### Data
**********

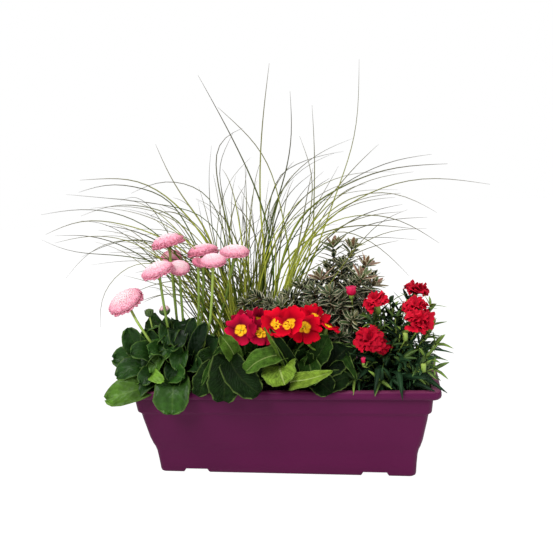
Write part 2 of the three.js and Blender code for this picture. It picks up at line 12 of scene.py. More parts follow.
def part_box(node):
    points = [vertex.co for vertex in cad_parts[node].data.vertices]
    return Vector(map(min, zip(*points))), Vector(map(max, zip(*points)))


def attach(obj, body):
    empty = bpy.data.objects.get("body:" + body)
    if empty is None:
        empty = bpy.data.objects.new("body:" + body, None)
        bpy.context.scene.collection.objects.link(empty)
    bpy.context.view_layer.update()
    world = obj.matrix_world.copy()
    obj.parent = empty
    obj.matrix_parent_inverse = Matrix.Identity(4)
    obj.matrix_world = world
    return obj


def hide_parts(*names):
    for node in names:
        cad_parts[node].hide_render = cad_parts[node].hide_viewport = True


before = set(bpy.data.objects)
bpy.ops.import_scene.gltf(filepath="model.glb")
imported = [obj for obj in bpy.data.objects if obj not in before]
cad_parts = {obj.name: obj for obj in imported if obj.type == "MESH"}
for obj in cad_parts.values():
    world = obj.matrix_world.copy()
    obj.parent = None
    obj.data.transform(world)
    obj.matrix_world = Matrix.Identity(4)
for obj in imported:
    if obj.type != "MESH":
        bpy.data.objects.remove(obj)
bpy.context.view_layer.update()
mm = 0.001
upright = np.array([0.0, 0.0, 1.0])
sideways = np.array([1.0, 0.0, 0.0])
backward = np.array([0.0, 1.0, 0.0])
goldenTurn = math.pi * (3 - math.sqrt(5))
print("frame loaded:", len(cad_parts), "nodes")


# Picking, shaping and keeping meshes.

def pick(piece, kind, wanted):
    # in edit mode, leaves only the corners, edges or faces that pass a test selected
    bpy.ops.mesh.select_mode(type=kind)
    bpy.ops.mesh.select_all(action="DESELECT")
    mesh = bmesh.from_edit_mesh(piece.data)
    for part in {"VERT": mesh.verts, "EDGE": mesh.edges, "FACE": mesh.faces}[kind]:
        if wanted(part):
            part.select_set(True)
    mesh.select_flush_mode()
    bmesh.update_edit_mesh(piece.data)


def facesOut():
    # in edit mode, joins corners that coincide and turns every face outwards
    bpy.ops.mesh.select_all(action="SELECT")
    bpy.ops.mesh.remove_doubles(threshold=1e-6)
    bpy.ops.mesh.normals_make_consistent(inside=False)


def useModifier(piece, kind, **settings):
    bpy.ops.object.select_all(action="DESELECT")
    piece.select_set(True)
    bpy.context.view_layer.objects.active = piece
    modifier = piece.modifiers.new(kind.title(), kind)
    for name, value in settings.items():
        setattr(modifier, name, value)
    bpy.ops.object.modifier_apply(modifier=modifier.name)


def settle(piece):
    # puts a piece's place, turn and size into its mesh
    bpy.ops.object.select_all(action="DESELECT")
    piece.select_set(True)
    bpy.context.view_layer.objects.active = piece
    bpy.ops.object.transform_apply(location=True, rotation=True, scale=True)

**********

### Problem to work on
Extract the complete data, matching each line exactly.

### Output of the exercise
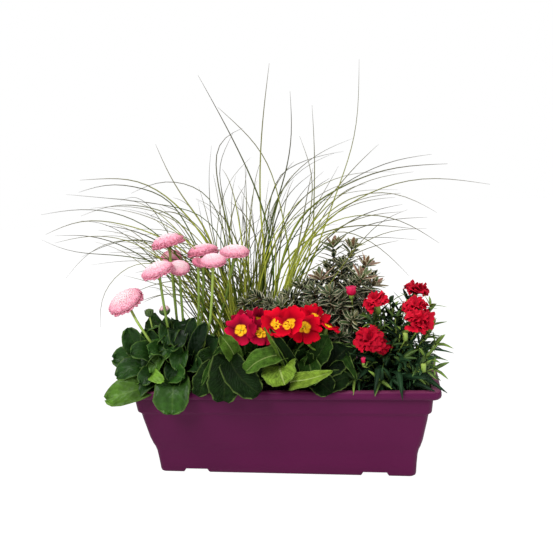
Write part 2 of the three.js and Blender code for this picture. It picks up at line 12 of scene.py. More parts follow.
def part_box(node):
    points = [vertex.co for vertex in cad_parts[node].data.vertices]
    return Vector(map(min, zip(*points))), Vector(map(max, zip(*points)))


def attach(obj, body):
    empty = bpy.data.objects.get("body:" + body)
    if empty is None:
        empty = bpy.data.objects.new("body:" + body, None)
        bpy.context.scene.collection.objects.link(empty)
    bpy.context.view_layer.update()
    world = obj.matrix_world.copy()
    obj.parent = empty
    obj.matrix_parent_inverse = Matrix.Identity(4)
    obj.matrix_world = world
    return obj


def hide_parts(*names):
    for node in names:
        cad_parts[node].hide_render = cad_parts[node].hide_viewport = True


before = set(bpy.data.objects)
bpy.ops.import_scene.gltf(filepath="model.glb")
imported = [obj for obj in bpy.data.objects if obj not in before]
cad_parts = {obj.name: obj for obj in imported if obj.type == "MESH"}
for obj in cad_parts.values():
    world = obj.matrix_world.copy()
    obj.parent = None
    obj.data.transform(world)
    obj.matrix_world = Matrix.Identity(4)
for obj in imported:
    if obj.type != "MESH":
        bpy.data.objects.remove(obj)
bpy.context.view_layer.update()
mm = 0.001
upright = np.array([0.0, 0.0, 1.0])
sideways = np.array([1.0, 0.0, 0.0])
backward = np.array([0.0, 1.0, 0.0])
goldenTurn = math.pi * (3 - math.sqrt(5))
print("frame loaded:", len(cad_parts), "nodes")


# Picking, shaping and keeping meshes.

def pick(piece, kind, wanted):
    # in edit mode, leaves only the corners, edges or faces that pass a test selected
    bpy.ops.mesh.select_mode(type=kind)
    bpy.ops.mesh.select_all(action="DESELECT")
    mesh = bmesh.from_edit_mesh(piece.data)
    for part in {"VERT": mesh.verts, "EDGE": mesh.edges, "FACE": mesh.faces}[kind]:
        if wanted(part):
            part.select_set(True)
    mesh.select_flush_mode()
    bmesh.update_edit_mesh(piece.data)


def facesOut():
    # in edit mode, joins corners that coincide and turns every face outwards
    bpy.ops.mesh.select_all(action="SELECT")
    bpy.ops.mesh.remove_doubles(threshold=1e-6)
    bpy.ops.mesh.normals_make_consistent(inside=False)


def useModifier(piece, kind, **settings):
    bpy.ops.object.select_all(action="DESELECT")
    piece.select_set(True)
    bpy.context.view_layer.objects.active = piece
    modifier = piece.modifiers.new(kind.title(), kind)
    for name, value in settings.items():
        setattr(modifier, name, value)
    bpy.ops.object.modifier_apply(modifier=modifier.name)


def settle(piece):
    # puts a piece's place, turn and size into its mesh
    bpy.ops.object.select_all(action="DESELECT")
    piece.select_set(True)
    bpy.context.view_layer.objects.active = piece
    bpy.ops.object.transform_apply(location=True, rotation=True, scale=True)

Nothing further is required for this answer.